We could also argue that the G word too often and too easily evokes fixed views and deep emotions, which stifles a skilful, sensible discussion about the subject.  But why should we consider it at all? With little competency in knowing others’ motivations, I can only speak for my own.

My motivation, as a happily committed but open-minded secular Buddhist, is to address what I’ve come to see (and finally admit):
(1) that I, as so many – from all faiths and none – have a deep sense that all life is contained within a pervasive positive reality;
(2) that this reality connects (or is connected to) every aspect of the universe; and
(3) that it favours and enables such virtues (skills) as generosity, honesty, kindness… and, ultimately, selflessness.

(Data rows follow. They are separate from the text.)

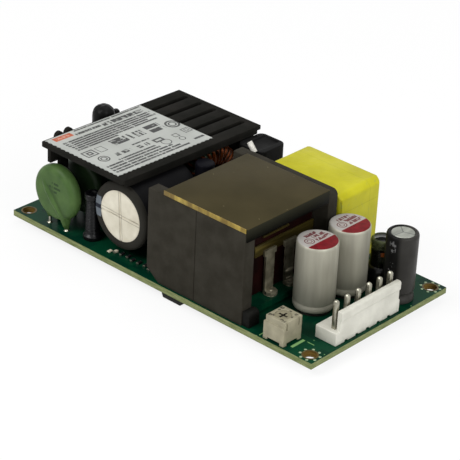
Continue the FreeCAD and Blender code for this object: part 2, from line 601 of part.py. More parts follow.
def bobbin():
    """Black bobbin round the post, the small green board on its foot and the winding."""
    near = f"({CORE_FRONT} + dim.core_leg)"
    left = "dim.core_left + dim.flange_left"
    length = f"{CORE_WIDTH} - dim.flange_left - dim.flange_right"
    upper = block("bobbin_upper", left, near, f"{CORE_TOP} - dim.flange_thick", length, CORE_WINDOW,
                  "dim.flange_thick")
    lower = block("bobbin_lower", f"{left} + dim.base_inset", f"{near} + dim.base_inset", TOP,
                  f"{length} - 2 * dim.base_inset", f"{CORE_WINDOW} - 2 * dim.base_inset", "dim.base_thick")
    middle_x = f"dim.core_left + {CORE_WIDTH} / 2"
    middle_z = f"{TOP} + dim.core_height / 2"
    along = (Vector(1, 0, 0), -90)
    outer = prism("bobbin_tube_outer", middle_x, near, middle_z, "dim.core_post_radius + dim.tube_wall",
                  CORE_WINDOW, 24, along)
    inner = prism("bobbin_tube_inner", middle_x, near, middle_z, "dim.core_post_radius",
                  CORE_WINDOW, 24, along)
    keep(cut("bobbin", fuse("bobbin_solid", [upper, lower, outer]), inner), "bobbin")

    side_board = block("terminal_board", "dim.core_left + dim.side_board_left",
                       f"{near} + dim.side_board_gap", f"{TOP} + dim.base_thick",
                       f"{CORE_WIDTH} - dim.side_board_left - dim.side_board_right",
                       f"{CORE_WINDOW} - 2 * dim.side_board_gap", "dim.side_board_thick")
    keep(side_board, "terminal_board")

    coil = block("winding_block", "dim.core_left + dim.winding_left", f"{near} + dim.winding_gap",
                 SIDE_BOARD_TOP, f"{CORE_WIDTH} - dim.winding_left - dim.winding_right",
                 f"{CORE_WINDOW} - 2 * dim.winding_gap",
                 f"{CORE_TOP} - dim.flange_thick - {SIDE_BOARD_TOP}")
    hole = prism("winding_hole", middle_x, near, middle_z, "dim.core_post_radius + dim.tube_wall",
                 CORE_WINDOW, 24, along)
    keep(cut("winding", coil, hole), "winding")


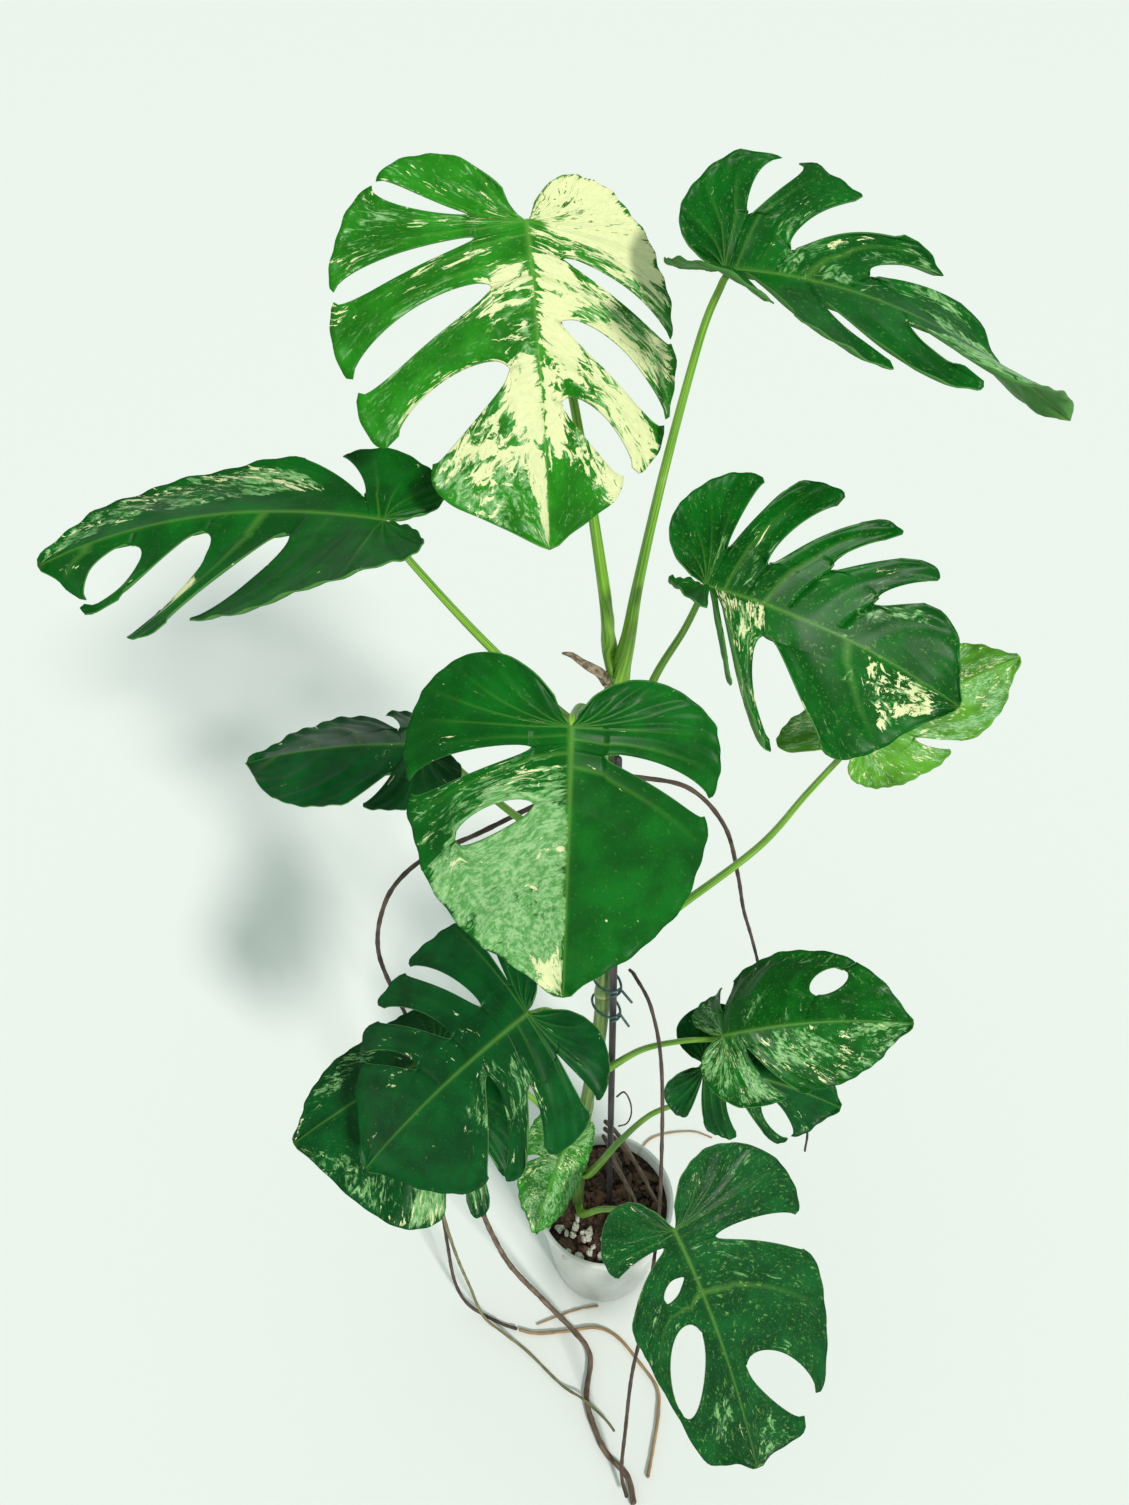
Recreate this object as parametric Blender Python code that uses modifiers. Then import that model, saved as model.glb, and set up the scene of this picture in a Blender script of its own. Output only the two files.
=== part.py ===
"""A climbing monstera in a nursery pot: leaves, petioles, stem, stake, ties, aerial roots and substrate.

Metres, +Z up. The origin is the centre of the pot's underside, and the plant's front faces -Y.
"""
import bmesh
import bpy
import numpy as np

# ---------------------------------------------------------------- driving sizes
GAP = 0.0004  # clearance between neighbouring pieces

PLANT_SCALE = 1.0  # every stem, root and leaf position is multiplied by this

POT_TOP_DIAMETER = 0.170
POT_TAPER = 0.76  # base diameter over top diameter
POT_HEIGHT = 0.165
POT_WALL = 0.0018
POT_LIP = 0.006
POT_LIP_HEIGHT = 0.012
SOIL_BELOW_RIM = 0.014

STAKE_DIAMETER = 0.007
STAKE_TOP = 0.925
STEM_DIAMETER = 0.014
STEM_TOP = 1.000
TIE_WIRE = 0.0026

BLADE_THICKNESS = 0.0016
PETIOLE_DIAMETER = 0.0075
RIM_SEGMENTS = 32

# ---------------------------------------------------------------- sizes that follow
SOIL_TOP = POT_HEIGHT - SOIL_BELOW_RIM
POT_BASE_DIAMETER = POT_TOP_DIAMETER * POT_TAPER

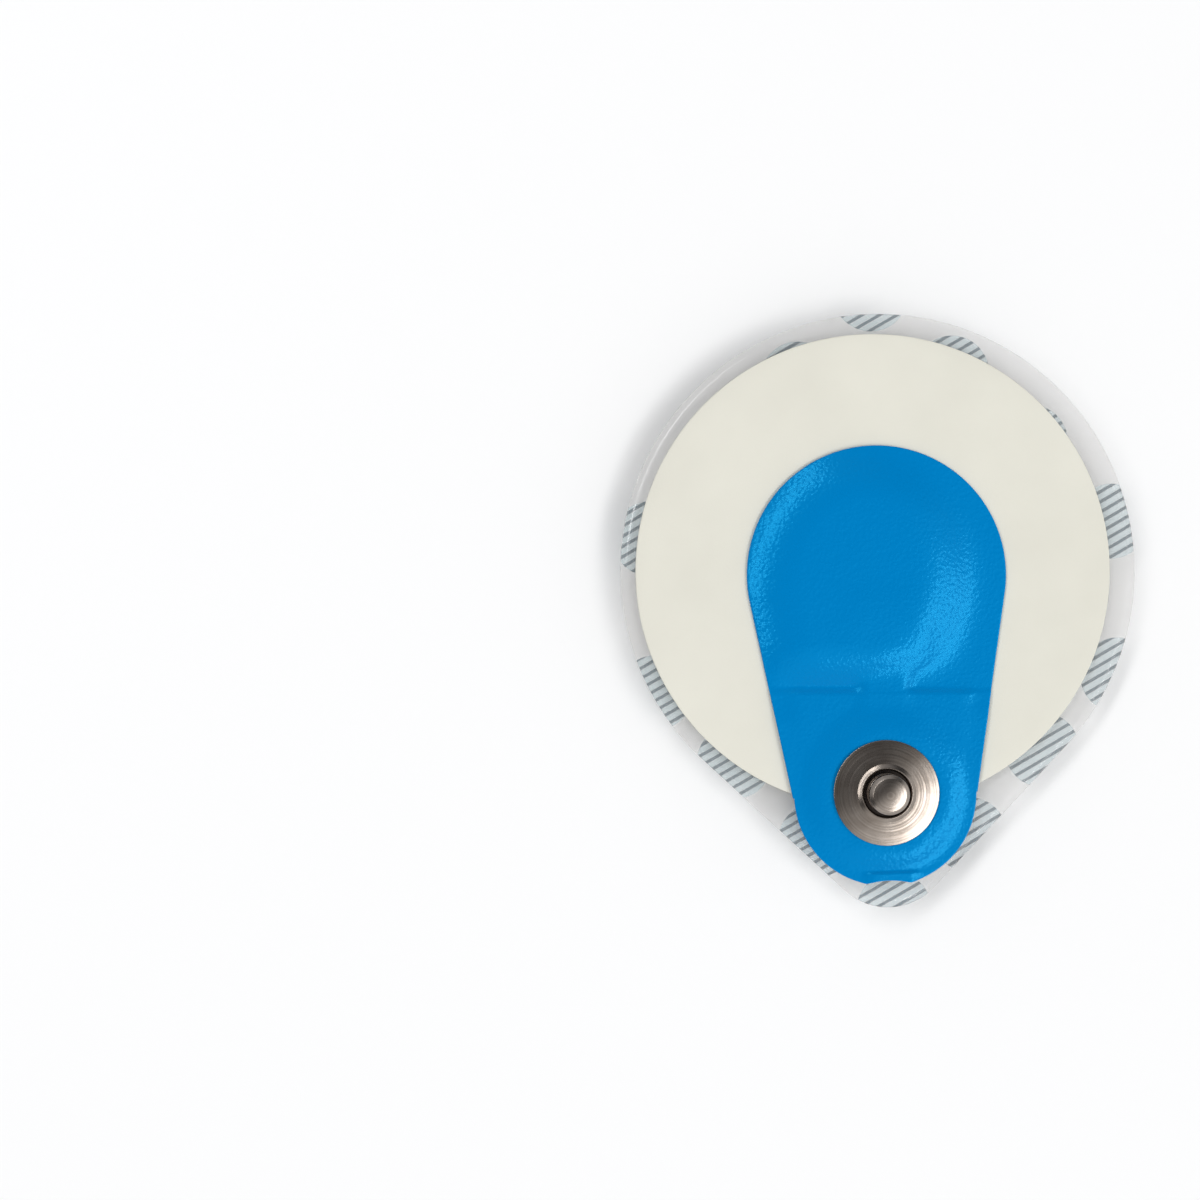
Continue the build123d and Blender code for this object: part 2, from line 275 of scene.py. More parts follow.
def linerSurface():
    # Underside rings from the cup's middle to the edge, then the same rings one film higher, back to the
    # middle. A ring is a point of the cup's profile, a share of the way from the cup to the outline, or an
    # inset from the outline.
    film, depth = liner["film"], liner["depth"]
    mouth = liner["cupBase"] + depth * math.tan(math.radians(liner["cupDraft"]))
    corners = [(0, 0), (liner["cupBase"], 0), (mouth, depth), (liner["cupEnd"], depth)]
    cup, cupUp = roundedLine(corners, [liner["cupBend"] + film, liner["cupBend"]])
    cupTop = cup + cupUp * film
    fine = math.radians(liner["tipDegrees"])
    angle = np.concatenate([
        np.linspace(-np.pi, -fine, 190, endpoint=False),
        np.linspace(-fine, fine, 100, endpoint=False),
        np.linspace(fine, np.pi, 190, endpoint=False),
    ])
    half, beside = liner["rimRun"] / 2, liner["rimBeside"]
    start, end = liner["pimpleShares"]
    shares = np.concatenate([
        np.linspace(0, start, 7)[1:], np.linspace(start, end, 50)[1:], np.linspace(end, 1, 8)[1:]])
    besideRim = linerEdge(angle, liner["rimWidth"] + beside)
    flange = liner["cupEnd"] + shares[:, None] * (besideRim - liner["cupEnd"])
    quarter = np.linspace(0, np.pi / 2, 5)
    rimStart = liner["rimWidth"] - np.array([-half, half, beside])
    edgeInset = np.concatenate([rimStart, liner["edgeRound"] * (1 - np.sin(quarter))])
    edge = np.stack([linerEdge(angle, inset) for inset in edgeInset])
    edgeRise = np.concatenate([[0, 0, 0], liner["edgeRound"] * (1 - np.cos(quarter))])[:, None]
    drops = np.concatenate([[0], np.full(len(edgeInset) - 1, liner["rimDrop"])])[:, None]
    x = np.sin(angle)
    y = -np.cos(angle)
    drop = pimpleDrop(flange * x, flange * y)
    rimLow = np.broadcast_to(depth - drops + edgeRise, edge.shape)
    rimHigh = np.broadcast_to(depth - drops + film - edgeRise, edge.shape)

    def rings(line, level, rimLevel):
        # The cup's profile, the flange and the rim, each carried round by sine and cosine
        wide = (len(line), len(angle))
        radius = np.concatenate([np.broadcast_to(line[:, :1], wide), flange, edge])
        height = np.concatenate([np.broadcast_to(line[:, 1:], wide), level - drop, rimLevel])
        return np.stack([radius * x, radius * y, height], axis=2)

    under = rings(cup, depth, rimLow)
    upper = rings(cupTop, depth + film, rimHigh)
    rowMaterial = np.concatenate([np.zeros(len(under), int), np.ones(len(upper), int)])
    return np.concatenate([under, upper[::-1]]), rowMaterial


printed = {
    "dotRadius": 3.75,
    "latticePitch": 15.4,       # square lattice, with a second one near its middles
    "firstAt": (0.4, -3.1),
    "secondAt": (8.2, 4.1),
    "lineDegrees": 28.1,
    "linePitch": 0.88,
    "lineWidth": 0.34,
    "dotBlur": 0.03,            # how far the ink's edges bleed
    "lineBlur": 0.02,
    "ink": "#3c5966",
    "inkAlpha": 0.85,
    "tint": "#b5d3da",          # the pale ground that the lines of a dot stand on
    "tintAlpha": 0.2,
}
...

I see many theists as well as non-theists open to this reality and its meliorative dynamics.  In practice, kindness is kindness – selflessness is selflessness – whether religious or not.  Practitioners of all persuasions can learn from one another, even though we have different frames of reference and interpret the source of these qualities quite variously.  After ten or more years affirming and teaching a non-theistic Buddhist framework, I have started to explore the oft-asserted view that all the varieties of spiritual experience are undergirded by a reality (a dynamic) which encourages and empowers an experience of life that is beneficial to ourselves, to others, and to the wider environment.  For those who sense it, this reality provides a sense of personal integration, connectedness, and the deepest sense of freedom, peace and authenticity.  When I think of it, that’s too valuable to dismiss.

My work within a collegial interdenominational chaplaincy team has impressed me that I (with my thoroughgoing secularity) and my colleagues (with their intense theism) are relating to the same dynamics.  We all seek the healing transformation of prisoners’ lives.  I certainly cannot affirm the religious views through which they interpret all virtues.  But I have come to see the commonality of our shared love for people and our acknowledgement that some ‘power’ beyond ourselves is present in us in our work.

My colleagues call this “something” (designated as a ‘Him’) by the G word.  I’m more comfortable with the traditional Buddhist phrase “other-power” (in contrast with self-power), which I understand as a psychological, not metaphysical, dynamic.  Semantics aside, we all recognise (if only to ourselves) occasional enablements beyond our normal limitations.  I unhesitantly designated ‘it’ as the “grace of God” or “love of Christ” when I was operating from a Christian frame of reference, so I can well understand why they do so now.  But the experience is not the same as our explanations!

One Buddhist principle is to distinguish two kinds of truth. Understanding the first helps me avoid the pitfall of conceiving of G as anything other than an aspect of the dynamic universe in which we have emerged.

Every bit of our experience is necessarily framed within the limitations of our humanity.  Whatever sense and interpretation we give to our perceptions (no matter how significant and helpful they seem), they are not the same as the reality that lies behind them.  I cannot see the molecules, atoms and particles, and whatever else my hand consists.  My ears cannot hear every frequency generated by an event – and cannot see them as the waves we’re told they are.  Neither can my rationality hope to fully comprehend what I put my mind to.  In this sense we are out of touch with the nature of “Reality” (R) and cannot know how our partial perceptions relate to the whole.  All we have is our sense of our senses (including our thoughts) – our reactions to R.  If these are subjectively consistent, and congenial with the reactions of others, they seem proven.  But we cannot know the ultimate R of anything.

Some Buddhist philosophers call this kind of perception “conventional truth” – and then posits an “absolute truth” which is known at Enlightenment.  I’m not convinced.  Whether by meditation, mescaline or some otherwise induced mystical moment, our sense of the absolute is the result of how our senses and our brain (with all their limitations) are processing and presenting to us some aspect of R.  This is quite different from R itself… and well removed from what we tell ourselves and others about it.

Thus, my experiences of something seeming similar to what others call God is no proof of an objective G (nor of the objectivity of whatever I might call it).  But subjectively, for individuals and groups, the experience (with a designated name) can be persuasive.  That subjective persuasiveness is often identified as absolute, truly representing some aspect of R in its fullness (and many Buddhists do so, similar to their theistic counterparts).  But this, it seems to me, is wholly unjustified.  Thus, my faith in a beneficent, magnificent force promoting all the virtues and connecting the universe (see paragraph five above) might serve me well.  It might (and seemingly does) encourage positive action in both favourable and unfavourable circumstance.  It keeps me calm when things go wrong and helps me release anxieties.  But is it “really so”?  How can I know? Does it matter?